- [What is asked]: Please copy the lines below exactly, from the first one through the line showing "FLANGE_ROOT_ROUND = 0.35".

________________________

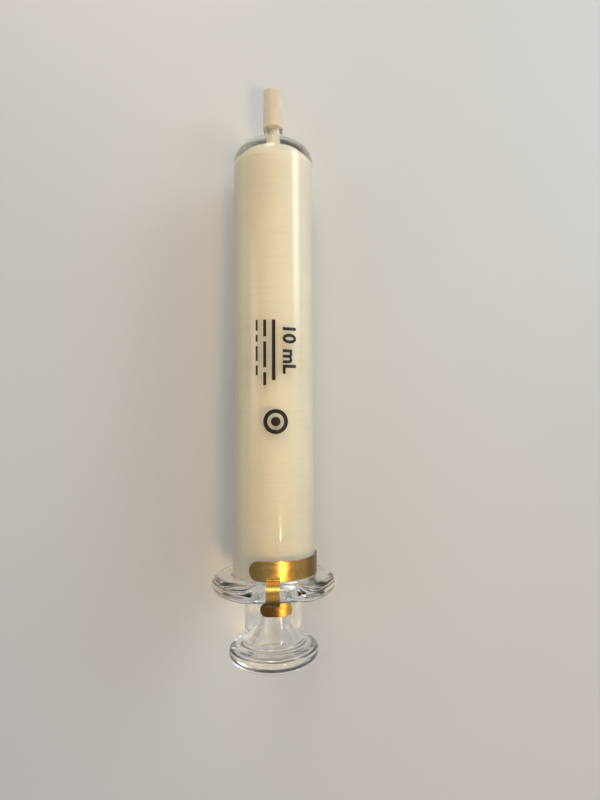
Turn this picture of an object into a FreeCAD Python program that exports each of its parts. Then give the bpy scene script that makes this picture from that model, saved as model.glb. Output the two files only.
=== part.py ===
import FreeCAD, Part

import math
import os

from FreeCAD import Placement, Rotation, Vector

# A 10 mL all-glass Luer syringe: a clear barrel with a domed shoulder and a ground conical tip,
# a hollow ground-glass plunger with a clear shank and a thumb knob, and a sprung brass clip that
# snaps round the barrel in front of the finger flange and reaches over it to hold the plunger in.
#
# Millimetres. The syringe lies on one flat of its finger flange, at z = 0. Its axis runs along Y
# at z = AXIS_Z, with the tip towards +Y, and y = 0 is halfway between the tip and the knob.
# Angles round the axis are in degrees from the top, positive towards +X.

# Overall
LENGTH = 122.2              # knob to tip, with the plunger pushed home
TIP_END_Y = LENGTH / 2
KNOB_END_Y = -LENGTH / 2
AXIS_Z = 11.3               # from the flat that it rests on up to the axis

# Finger flange
FLANGE_R = 12.9
FLANGE_T = 3.5
FLANGE_FRONT_Y = KNOB_END_Y + 18.4
FLANGE_BACK_Y = FLANGE_FRONT_Y - FLANGE_T
FLANGE_CORNER_ROUND = 2.0
FLANGE_RIM_ROUND = 1.45
FLANGE_ROOT_ROUND = 0.35

# Barrel
BARREL_R = 8.5
BORE_R = 7.05
SEAT_R = 8.72               # the tube swells slightly where the flange was worked on
SEAT_START_Y = FLANGE_FRONT_Y + 4.4
SWELL_START_Y = FLANGE_FRONT_Y + 8.0
SWELL_ROUND = 2.0
SHOULDER_Y = TIP_END_Y - 12.4   # where the sides would meet the sloping shoulder
SHOULDER_ROUND = 4.5
SHOULDER_SLOPE = 0.14       # rise of the shoulder towards the tip, per mm of radius
BORE_END_ROUND = 1.2
BORE_END_GAP = 0.3          # air left in front of the plunger when it is home
MOUTH_ROUND = 0.6

# Luer tip: 6 in 100 on diameter
TIP_END_R = 2.0
TIP_TAPER = 0.06
GROUND_LENGTH = 8.0
TIP_ROOT_R = 3.6            # the welded root, flush with the shoulder
WAIST_R = 2.0
WAIST_STEP = 0.8            # length over which the cone draws in to the waist
WAIST_ROUND = 1.2
LUMEN_R = 0.9

# Plunger
PLUNGER_R = 7.0             # runs in the bore with 0.05 mm all round
PLUNGER_FRONT_Y = TIP_END_Y - 16.2  # where the sides would meet the raised front face
PLUNGER_BACK_Y = FLANGE_FRONT_Y - 0.4
PLUNGER_FRONT_ROUND = 1.2
PLUNGER_DOME = 2.0          # height of the front face's raised middle
PLUNGER_DOME_R = 3.4        # radius of that middle
PLUNGER_DOME_ROUND = 2.5
PLUNGER_HOLLOW_R = 5.6
PLUNGER_HOLLOW_ROUND = 1.7
PLUNGER_END_T = 1.6
SHANK_R = 6.15
SHANK_TAPER = 1.7           # length over which the ground body draws in to the shank
KNOB_R = 9.4
KNOB_T = 3.9
KNOB_FRONT_ROUND = 1.3
KNOB_BACK_ROUND = 2.4
KNOB_ROOT_ROUND = 1.5
KNOB_FRONT_Y = KNOB_END_Y + KNOB_T
NECK_R = 2.3                # the hollow is narrowest along the shank
NECK_START_Y = PLUNGER_BACK_Y - 4.6
NECK_END_Y = KNOB_FRONT_Y + 4.2
BELL_R = 4.6                # the hollow flares again where it meets the knob
BELL_DEPTH = 0.6            # how far the hollow reaches into the knob

# Brass clip
CLIP_T = 0.38
CLIP_TURN = -4.0            # the clip sits turned round the barrel by this much
BAND_GAP = 0.04
BAND_R = SEAT_R + BAND_GAP  # inside of the band
BAND_BACK_Y = FLANGE_FRONT_Y + 0.4
BAND_WIDTH = 3.9
BAND_START = -31.9
BAND_SWEEP = 290.0
TONGUE_WIDTH = 2.7
FLEX_Y = FLANGE_FRONT_Y + 1.1   # line where the tongue bends out of the band
NOTCH_GAP = 0.12
NOTCH_FRONT_GAP = 0.04
TONGUE_OVER_R = 11.94       # middle of the strip where it crosses the flange's flat
TONGUE_FRONT_Y = FLANGE_FRONT_Y + 0.48
TONGUE_BACK_Y = FLANGE_BACK_Y - 0.55
ARCH_ROUNDS = (2.2, 2.2)     # bends in front of the flange and behind it
FOOT_GAP = 0.12             # between the foot and the plunger's ground body
FOOT_FRONT_Y = FLANGE_BACK_Y - 0.85
FOOT_LENGTH = 2.65
FOOT_WIDTH = 6.4
FOOT_OFFSET = 0.6           # the foot's lobes are not quite even

# Enamel fired on the barrel
ENAMEL_T = 0.05
LINE_WIDTH = 0.28
ML = 1000 / (math.pi * BORE_R ** 2)   # plunger travel for one millilitre
CAPACITY_ML = 10
TICKS_PER_ML = 5
SCALE_ANGLE = -126.0        # start of the scale's lines, on the barrel's left and underside
SHORT_TICK = 15.0           # degrees
LONG_TICK = 30.0
NUMERAL_ANGLE = -104.0
NUMERAL_HEIGHT = 2.6
NUMERAL_STROKE = 0.36
NUMERAL_PITCH = 0.86        # from one digit to the next, as a share of the height
MARK_ANGLE = -7.0           # middle of the front mark
MARK_TOP_Y = 9.4            # front mark: its end nearest the tip
MARK_HEIGHT = 3.1
MARK_STROKE = 0.62
MARK_X = 1.1                # from the barrel's top line to the middle of the letters
RULES = (                   # x, width, then each rule's distance from the mark's top and length
    (-0.6, 0.75, ((0, 12.6),)),
    (-2.3, 0.6, ((0, 3.4), (4.4, 5.2), (10.6, 2.6))),
    (-3.9, 0.42, ((0, 2.2), (3.0, 1.4), (5.3, 3.0), (9.2, 2.0))),
)
DOT_DROP = 20.5             # from the mark's top to the ringed dot
DOT_DIAMETERS = (5.0, 3.4, 1.9)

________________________

- [Task answer]:
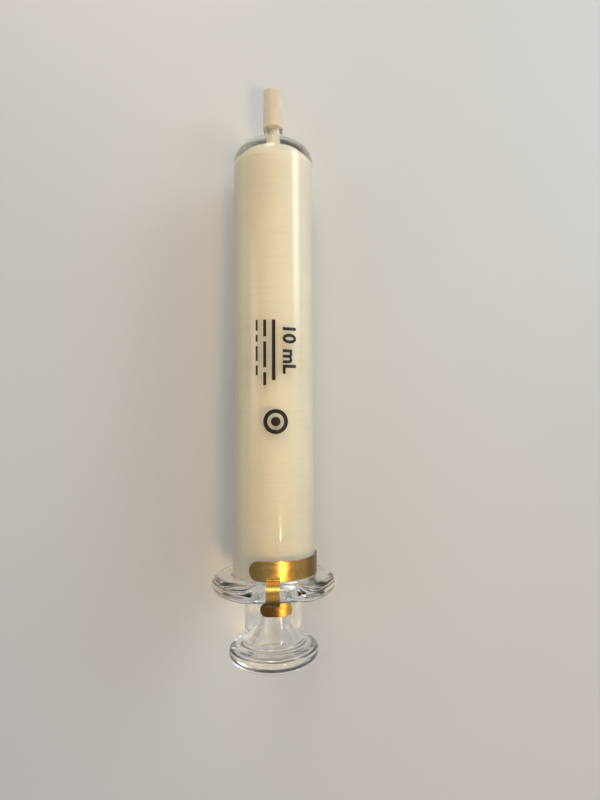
Turn this picture of an object into a FreeCAD Python program that exports each of its parts. Then give the bpy scene script that makes this picture from that model, saved as model.glb. Output the two files only.
=== part.py ===
import FreeCAD, Part

import math
import os

from FreeCAD import Placement, Rotation, Vector

# A 10 mL all-glass Luer syringe: a clear barrel with a domed shoulder and a ground conical tip,
# a hollow ground-glass plunger with a clear shank and a thumb knob, and a sprung brass clip that
# snaps round the barrel in front of the finger flange and reaches over it to hold the plunger in.
#
# Millimetres. The syringe lies on one flat of its finger flange, at z = 0. Its axis runs along Y
# at z = AXIS_Z, with the tip towards +Y, and y = 0 is halfway between the tip and the knob.
# Angles round the axis are in degrees from the top, positive towards +X.

# Overall
LENGTH = 122.2              # knob to tip, with the plunger pushed home
TIP_END_Y = LENGTH / 2
KNOB_END_Y = -LENGTH / 2
AXIS_Z = 11.3               # from the flat that it rests on up to the axis

# Finger flange
FLANGE_R = 12.9
FLANGE_T = 3.5
FLANGE_FRONT_Y = KNOB_END_Y + 18.4
FLANGE_BACK_Y = FLANGE_FRONT_Y - FLANGE_T
FLANGE_CORNER_ROUND = 2.0
FLANGE_RIM_ROUND = 1.45
FLANGE_ROOT_ROUND = 0.35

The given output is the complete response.